- _Objective_
Extract each record and reproduce it exactly.
────────────────────────────────────────
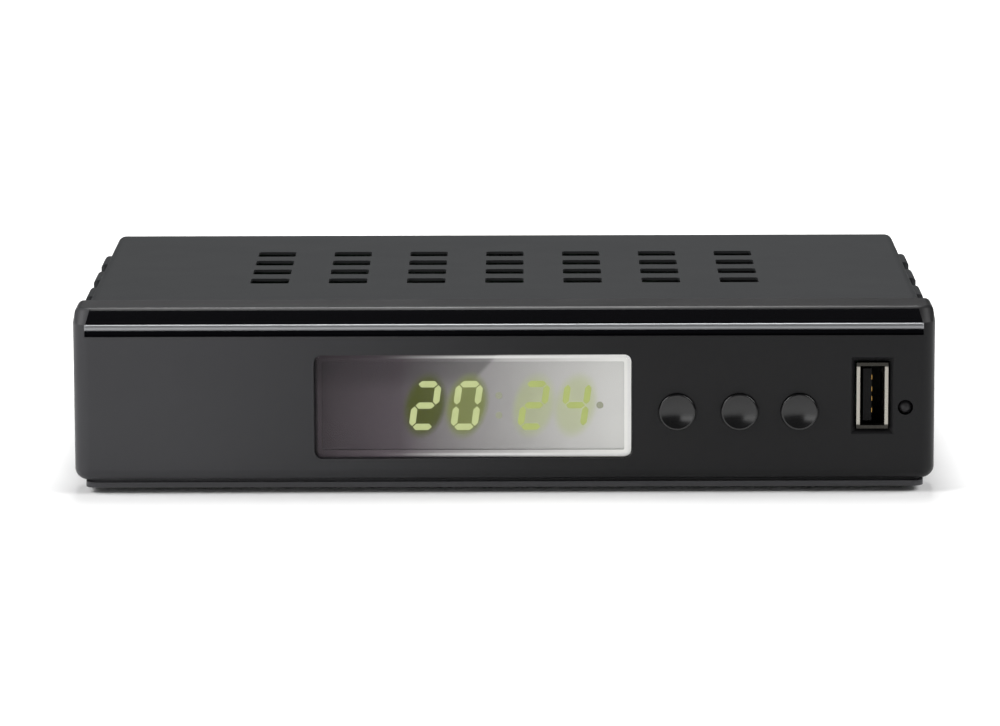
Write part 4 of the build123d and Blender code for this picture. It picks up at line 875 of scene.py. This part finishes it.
def threaded_barrel(origin, settings, shoulder, reach):
    """Aerial socket: flange, neck, threaded barrel with a chamfered mouth, and its bore."""
    radius, neck, flange, bore, mouth = 4.76, 4.46, 5.8, 3.3, 0.25
    depth, pitch = settings.thread_depth / MM, settings.thread_pitch / MM
    rows = [ring(bore, 0), ring(flange - 0.1, 0), ring(flange, 0.1), ring(flange, 0.9), ring(flange - 0.1, 1)]
    rows += [ring(neck, 1), ring(neck, shoulder - 0.05)]
    rows += thread_rows(radius, depth, pitch, shoulder, reach - 0.5, per_turn=8)
    rows += [ring(radius - 0.5, reach - 0.35), ring(radius - 0.8, reach)]
    rows += [ring(bore + mouth, reach), ring(bore, reach - mouth)]
    return turned(origin, BACKWARD, rows, 72, closed=True)


def capacitor_can(low, high):
    """Sleeved can with a crimped ring near its foot and a vented top, and each face's material."""
    origin = Vector(((low.x + high.x) / 2, (low.y + high.y) / 2, low.z))
    radius, height = (high.x - low.x) / 2, high.z - low.z
    steps, top_rings = 64, 12
    top, vent_depth = height - 0.18, 0.12
    # How far each point of the sleeve is inside the radius, and its height.
    sleeve = [(0.3, 0.0), (0.05, 0.15), (0.0, 1.1), (0.12, 1.3), (0.3, 1.6), (0.12, 1.9), (0.0, 2.1)]
    sleeve += [(0.0, height - 0.45), (0.15, height - 0.12), (0.45, height)]
    sleeve += [(0.65, height - 0.02), (0.75, top)]
    rows = [ring(radius - inset, level) for inset, level in sleeve]
    for k in range(top_rings):
        reach = (radius - 0.8) * (1 - k / top_rings)

        def row(turn, reach=reach):
            near = min(abs(reach * math.cos(turn)), abs(reach * math.sin(turn)))
            groove = clamp((0.22 - near) / 0.1) * clamp((radius - 1.2 - reach) / 0.2)
            return reach, top - vent_depth * groove

        rows.append(row)
    shape = turned(origin, UPWARD, rows, steps)
    # Materials by their places in the list: 0 is the sleeve, 1 the bare top and 2 the stripe.
    stripe = range(steps * 5 // 12, steps * 7 // 12)
    indices = []
    for band in range(len(rows) - 1):
        on_sleeve = band < len(sleeve) - 2
        indices += [(2 if k in stripe else 0) if on_sleeve else 1 for k in range(steps)]
    return shape, indices + [0, 1]


def wing_lead(x, y, z, out, wide):
    """Bent lead of a chip: out of its side, down, and flat on the board at (x, y, z)."""
    profile = [(0, 0.62), (0.42, 0.62), (0.62, 0.14), (1.0, 0.14), (1.0, 0), (0.52, 0), (0.34, 0.5), (0, 0.5)]
    return plate([(x + out * u, z + v) for u, v in profile], y - wide / 2, y + wide / 2)


# --- The clock's own sizes ---
DIGIT_MIDDLES = (-16.5, -7.8, 6.2, 14.9)
DIGIT_SIZE = (5.7, 10.4)
STROKE = 1.35
SEGMENT_GAP = 0.18
SLANT = math.radians(8)
COLON_X = -1.1
COLON_SPREAD = 4.2
DOT_X = 20.0
DOT_RADIUS = 0.75
PROUD = 0.08  # lit segments stand this far in front of the others
SEGMENTS_LIT = {
    "2": "low_bar mid_bar top_bar right_top left_low",
    "0": "low_bar top_bar left_low left_top right_low right_top",
    "4": "mid_bar left_top right_low right_top",
}


def segments():
    """The seven bars of one digit about its middle, before it is slanted."""
    bar = STROKE / 2
    across, up = DIGIT_SIZE[0] / 2 - bar, DIGIT_SIZE[1] / 2 - bar
    flat, tall = across - SEGMENT_GAP, up / 2 - SEGMENT_GAP
    lying = [(-flat, 0), (bar - flat, bar), (flat - bar, bar)]
    lying += [(flat, 0), (flat - bar, -bar), (bar - flat, -bar)]
    standing = [(0, -tall), (-bar, bar - tall), (-bar, tall - bar)]
    standing += [(0, tall), (bar, tall - bar), (bar, bar - tall)]
    bars = {}
    for name, level in (("low_bar", -up), ("mid_bar", 0.0), ("top_bar", up)):
        bars[name] = [(x, z + level) for x, z in lying]
    for side, x_side in (("left", -across), ("right", across)):
        for part, level in (("low", -up / 2), ("top", up / 2)):
            bars[f"{side}_{part}"] = [(x + x_side, z + level) for x, z in standing]
    return bars


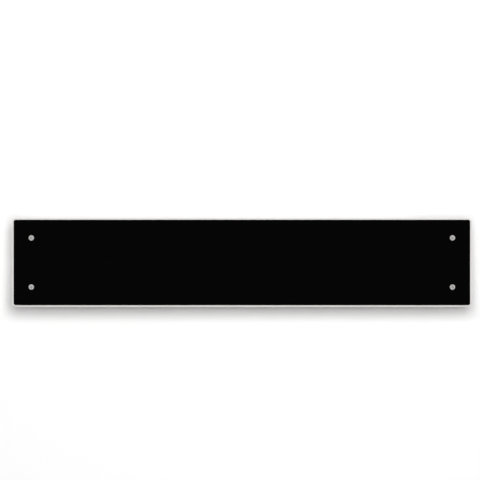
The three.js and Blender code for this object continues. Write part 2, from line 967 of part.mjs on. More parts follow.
────────────────────────────────────────
- _Worked solution_
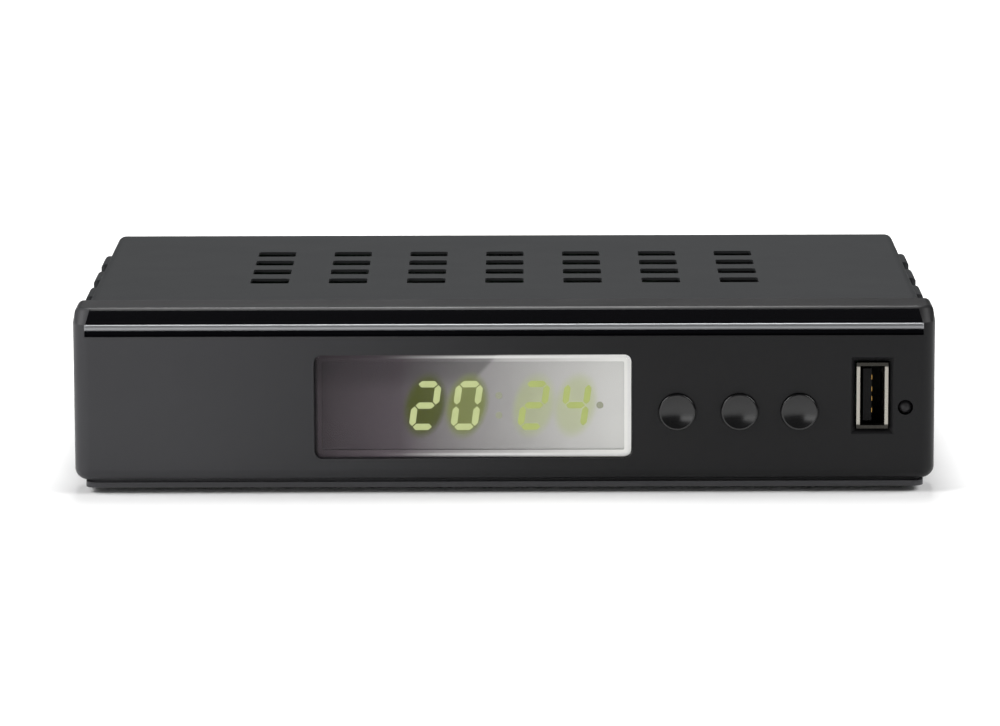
Write part 4 of the build123d and Blender code for this picture. It picks up at line 875 of scene.py. This part finishes it.
def threaded_barrel(origin, settings, shoulder, reach):
    """Aerial socket: flange, neck, threaded barrel with a chamfered mouth, and its bore."""
    radius, neck, flange, bore, mouth = 4.76, 4.46, 5.8, 3.3, 0.25
    depth, pitch = settings.thread_depth / MM, settings.thread_pitch / MM
    rows = [ring(bore, 0), ring(flange - 0.1, 0), ring(flange, 0.1), ring(flange, 0.9), ring(flange - 0.1, 1)]
    rows += [ring(neck, 1), ring(neck, shoulder - 0.05)]
    rows += thread_rows(radius, depth, pitch, shoulder, reach - 0.5, per_turn=8)
    rows += [ring(radius - 0.5, reach - 0.35), ring(radius - 0.8, reach)]
    rows += [ring(bore + mouth, reach), ring(bore, reach - mouth)]
    return turned(origin, BACKWARD, rows, 72, closed=True)


def capacitor_can(low, high):
    """Sleeved can with a crimped ring near its foot and a vented top, and each face's material."""
    origin = Vector(((low.x + high.x) / 2, (low.y + high.y) / 2, low.z))
    radius, height = (high.x - low.x) / 2, high.z - low.z
    steps, top_rings = 64, 12
    top, vent_depth = height - 0.18, 0.12
    # How far each point of the sleeve is inside the radius, and its height.
    sleeve = [(0.3, 0.0), (0.05, 0.15), (0.0, 1.1), (0.12, 1.3), (0.3, 1.6), (0.12, 1.9), (0.0, 2.1)]
    sleeve += [(0.0, height - 0.45), (0.15, height - 0.12), (0.45, height)]
    sleeve += [(0.65, height - 0.02), (0.75, top)]
    rows = [ring(radius - inset, level) for inset, level in sleeve]
    for k in range(top_rings):
        reach = (radius - 0.8) * (1 - k / top_rings)

        def row(turn, reach=reach):
            near = min(abs(reach * math.cos(turn)), abs(reach * math.sin(turn)))
            groove = clamp((0.22 - near) / 0.1) * clamp((radius - 1.2 - reach) / 0.2)
            return reach, top - vent_depth * groove

        rows.append(row)
    shape = turned(origin, UPWARD, rows, steps)
    # Materials by their places in the list: 0 is the sleeve, 1 the bare top and 2 the stripe.
    stripe = range(steps * 5 // 12, steps * 7 // 12)
    indices = []
    for band in range(len(rows) - 1):
        on_sleeve = band < len(sleeve) - 2
        indices += [(2 if k in stripe else 0) if on_sleeve else 1 for k in range(steps)]
    return shape, indices + [0, 1]


def wing_lead(x, y, z, out, wide):
    """Bent lead of a chip: out of its side, down, and flat on the board at (x, y, z)."""
    profile = [(0, 0.62), (0.42, 0.62), (0.62, 0.14), (1.0, 0.14), (1.0, 0), (0.52, 0), (0.34, 0.5), (0, 0.5)]
    return plate([(x + out * u, z + v) for u, v in profile], y - wide / 2, y + wide / 2)


# --- The clock's own sizes ---
DIGIT_MIDDLES = (-16.5, -7.8, 6.2, 14.9)
DIGIT_SIZE = (5.7, 10.4)
STROKE = 1.35
SEGMENT_GAP = 0.18
SLANT = math.radians(8)
COLON_X = -1.1
COLON_SPREAD = 4.2
DOT_X = 20.0
DOT_RADIUS = 0.75
PROUD = 0.08  # lit segments stand this far in front of the others
SEGMENTS_LIT = {
    "2": "low_bar mid_bar top_bar right_top left_low",
    "0": "low_bar top_bar left_low left_top right_low right_top",
    "4": "mid_bar left_top right_low right_top",
}


def segments():
    """The seven bars of one digit about its middle, before it is slanted."""
    bar = STROKE / 2
    across, up = DIGIT_SIZE[0] / 2 - bar, DIGIT_SIZE[1] / 2 - bar
    flat, tall = across - SEGMENT_GAP, up / 2 - SEGMENT_GAP
    lying = [(-flat, 0), (bar - flat, bar), (flat - bar, bar)]
    lying += [(flat, 0), (flat - bar, -bar), (bar - flat, -bar)]
    standing = [(0, -tall), (-bar, bar - tall), (-bar, tall - bar)]
    standing += [(0, tall), (bar, tall - bar), (bar, bar - tall)]
    bars = {}
    for name, level in (("low_bar", -up), ("mid_bar", 0.0), ("top_bar", up)):
        bars[name] = [(x, z + level) for x, z in lying]
    for side, x_side in (("left", -across), ("right", across)):
        for part, level in (("low", -up / 2), ("top", up / 2)):
            bars[f"{side}_{part}"] = [(x + x_side, z + level) for x, z in standing]
    return bars


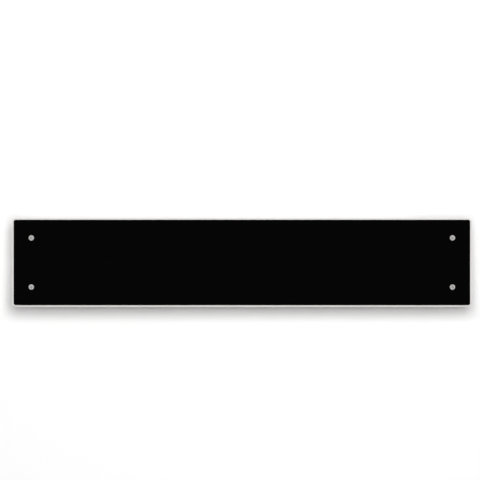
The three.js and Blender code for this object continues. Write part 2, from line 967 of part.mjs on. More parts follow.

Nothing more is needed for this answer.